CPT is only supported on HyperPod compute.
Example:
from sagemaker.train import CPTTrainer from sagemaker.core.training.configs import HyperPodCompute trainer = CPTTrainer( model="amazon.nova-lite-v2", model_package_group="my-cpt-models", training_dataset="s3://bucket/domain_corpus.jsonl", s3_output_path="s3://bucket/output/", compute=HyperPodCompute( cluster_name="my-cluster", instance_type="ml.p5.48xlarge", node_count=4, ), recipe="training/nova/nova_2_0/nova_lite/CPT/nova_lite_2_0_p5x8_gpu_pretrain", overrides={"recipes.training_config.trainer.max_steps": 100}, ) training_job = trainer.train(wait=False)
- Parameters:
model (Union[str, ModelPackage]) – The foundation model to continue pre-training.

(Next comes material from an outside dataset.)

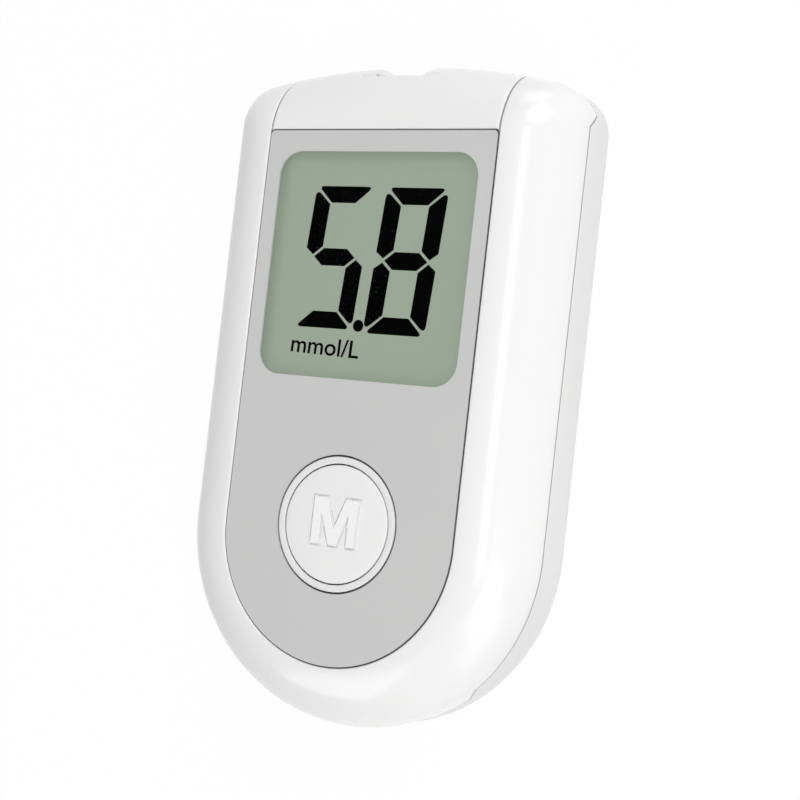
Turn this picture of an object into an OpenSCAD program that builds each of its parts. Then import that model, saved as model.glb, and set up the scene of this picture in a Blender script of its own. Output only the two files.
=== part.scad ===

model_package_group (Optional[Union[str, ModelPackageGroup]]) – The model package group for storing the trained model.
compute (Optional[HyperPodCompute]) – HyperPod compute configuration. Required — CPT only runs on HyperPod.

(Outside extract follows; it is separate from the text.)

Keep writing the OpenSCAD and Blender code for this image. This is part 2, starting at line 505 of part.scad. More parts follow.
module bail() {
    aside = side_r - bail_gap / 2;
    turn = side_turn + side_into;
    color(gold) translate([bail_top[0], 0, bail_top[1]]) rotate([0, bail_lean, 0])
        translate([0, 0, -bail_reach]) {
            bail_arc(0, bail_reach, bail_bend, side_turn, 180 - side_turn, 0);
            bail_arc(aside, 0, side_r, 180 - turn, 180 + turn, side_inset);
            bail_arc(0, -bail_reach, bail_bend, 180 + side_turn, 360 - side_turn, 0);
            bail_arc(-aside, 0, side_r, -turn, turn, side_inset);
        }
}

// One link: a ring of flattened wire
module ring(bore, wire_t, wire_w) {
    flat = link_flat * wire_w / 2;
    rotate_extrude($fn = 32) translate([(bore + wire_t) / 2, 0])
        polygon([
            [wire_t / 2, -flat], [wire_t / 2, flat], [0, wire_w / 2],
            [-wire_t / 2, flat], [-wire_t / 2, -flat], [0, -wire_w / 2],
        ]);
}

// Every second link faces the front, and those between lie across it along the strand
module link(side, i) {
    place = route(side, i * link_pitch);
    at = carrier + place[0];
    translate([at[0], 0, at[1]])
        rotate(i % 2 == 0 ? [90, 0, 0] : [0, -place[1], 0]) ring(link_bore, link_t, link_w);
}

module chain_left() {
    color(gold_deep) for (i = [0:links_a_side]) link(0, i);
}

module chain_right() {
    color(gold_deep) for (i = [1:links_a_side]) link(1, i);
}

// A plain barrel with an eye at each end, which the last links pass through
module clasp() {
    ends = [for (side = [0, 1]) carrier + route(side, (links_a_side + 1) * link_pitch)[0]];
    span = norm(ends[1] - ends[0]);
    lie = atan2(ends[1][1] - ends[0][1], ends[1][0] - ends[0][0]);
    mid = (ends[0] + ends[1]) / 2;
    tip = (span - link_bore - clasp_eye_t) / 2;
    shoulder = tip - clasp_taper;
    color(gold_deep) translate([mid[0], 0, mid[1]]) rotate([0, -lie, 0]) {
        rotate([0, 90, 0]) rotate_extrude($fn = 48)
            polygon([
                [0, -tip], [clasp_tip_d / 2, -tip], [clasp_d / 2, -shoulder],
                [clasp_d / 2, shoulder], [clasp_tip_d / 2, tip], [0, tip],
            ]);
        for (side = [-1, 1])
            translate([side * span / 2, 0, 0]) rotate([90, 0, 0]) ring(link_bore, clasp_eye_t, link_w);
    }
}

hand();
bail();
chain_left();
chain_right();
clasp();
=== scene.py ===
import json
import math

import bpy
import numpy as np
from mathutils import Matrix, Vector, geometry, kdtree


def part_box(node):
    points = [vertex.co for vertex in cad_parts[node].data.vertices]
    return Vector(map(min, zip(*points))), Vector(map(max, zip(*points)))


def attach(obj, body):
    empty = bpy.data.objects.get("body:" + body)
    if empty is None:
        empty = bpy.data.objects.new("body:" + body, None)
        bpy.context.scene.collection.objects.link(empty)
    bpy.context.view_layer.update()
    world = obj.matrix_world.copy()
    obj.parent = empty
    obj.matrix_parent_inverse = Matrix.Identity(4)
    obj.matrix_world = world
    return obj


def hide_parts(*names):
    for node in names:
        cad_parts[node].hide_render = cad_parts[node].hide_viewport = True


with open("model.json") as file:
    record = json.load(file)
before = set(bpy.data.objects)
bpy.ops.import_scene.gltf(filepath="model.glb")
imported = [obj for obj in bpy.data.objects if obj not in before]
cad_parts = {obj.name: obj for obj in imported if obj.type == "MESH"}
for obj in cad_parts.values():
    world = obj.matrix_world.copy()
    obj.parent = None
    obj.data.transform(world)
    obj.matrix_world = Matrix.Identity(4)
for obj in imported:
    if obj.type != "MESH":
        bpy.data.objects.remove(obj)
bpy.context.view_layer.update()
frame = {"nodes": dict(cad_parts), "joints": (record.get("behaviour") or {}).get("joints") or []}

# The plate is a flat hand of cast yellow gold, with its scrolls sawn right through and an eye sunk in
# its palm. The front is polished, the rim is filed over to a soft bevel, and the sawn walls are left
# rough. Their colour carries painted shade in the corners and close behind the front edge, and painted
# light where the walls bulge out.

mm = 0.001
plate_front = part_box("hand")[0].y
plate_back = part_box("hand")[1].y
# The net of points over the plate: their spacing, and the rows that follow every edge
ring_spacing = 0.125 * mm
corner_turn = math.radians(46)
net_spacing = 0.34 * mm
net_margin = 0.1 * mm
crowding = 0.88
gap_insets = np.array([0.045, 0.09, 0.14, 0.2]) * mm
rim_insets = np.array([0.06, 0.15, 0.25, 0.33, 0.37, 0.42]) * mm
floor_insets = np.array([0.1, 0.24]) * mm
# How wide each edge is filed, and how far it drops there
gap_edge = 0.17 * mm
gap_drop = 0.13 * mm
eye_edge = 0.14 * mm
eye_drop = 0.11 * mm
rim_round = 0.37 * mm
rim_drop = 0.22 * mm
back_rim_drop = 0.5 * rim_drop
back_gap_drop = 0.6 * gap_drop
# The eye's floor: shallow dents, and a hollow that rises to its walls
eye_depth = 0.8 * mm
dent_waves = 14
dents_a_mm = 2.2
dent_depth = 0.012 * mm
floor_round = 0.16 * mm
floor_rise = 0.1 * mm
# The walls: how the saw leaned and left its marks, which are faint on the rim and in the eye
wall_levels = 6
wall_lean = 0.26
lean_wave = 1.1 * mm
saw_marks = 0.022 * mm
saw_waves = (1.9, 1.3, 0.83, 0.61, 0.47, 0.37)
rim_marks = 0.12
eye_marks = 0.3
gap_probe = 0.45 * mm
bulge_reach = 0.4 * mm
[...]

mlflow_resource_arn (Optional[str]) – The MLflow tracking server ARN for experiment tracking.
mlflow_experiment_name (Optional[str]) – The MLflow experiment name.
mlflow_run_name (Optional[str]) – The MLflow run name.
training_dataset (Optional[Union[str, DataSet]]) – S3 URI or DataSet object pointing to unlabeled text data.
validation_dataset (Optional[Union[str, DataSet]]) – Validation dataset for computing validation loss during training.
s3_output_path (Optional[str]) – S3 path for training job outputs.
kms_key_id (Optional[str]) – KMS key ID for encrypting outputs.
networking (Optional[VpcConfig]) – VPC configuration for the training job.
stopping_condition (Optional[StoppingCondition]) – Stopping condition to override training runtime limit.
recipe (Optional[str]) – Path to a user recipe YAML file or HyperPod recipe name. If not provided, the recipe is auto-resolved from SageMaker Hub based on model and training type.
overrides (Optional[dict]) – Programmatic overrides dict.
training_image (Optional[str]) – Custom training container image URI. If not provided, auto-resolved from Hub.
- train(training_dataset: str | DataSet | None = None, validation_dataset: str | DataSet | None = None, wait: bool = True, wait_timeout: int | None = None, poll: int = 5)[source]#
Execute the CPT training job on HyperPod.
- Parameters:
training_dataset (Optional[Union[str, DataSet]]) – Training dataset. Overrides the dataset specified in __init__.
validation_dataset (Optional[Union[str, DataSet]]) – Validation dataset. Overrides the dataset specified in __init__.
wait (bool) – Whether to wait for the job to complete. Defaults to True.
wait_timeout (Optional[int]) – Maximum time in seconds to wait.
poll (int) – Polling interval in seconds. Defaults to 5.
- Returns:
The HyperPod job name.
- Return type:
str
- Raises:
ValueError – If compute is not configured or recipe is missing.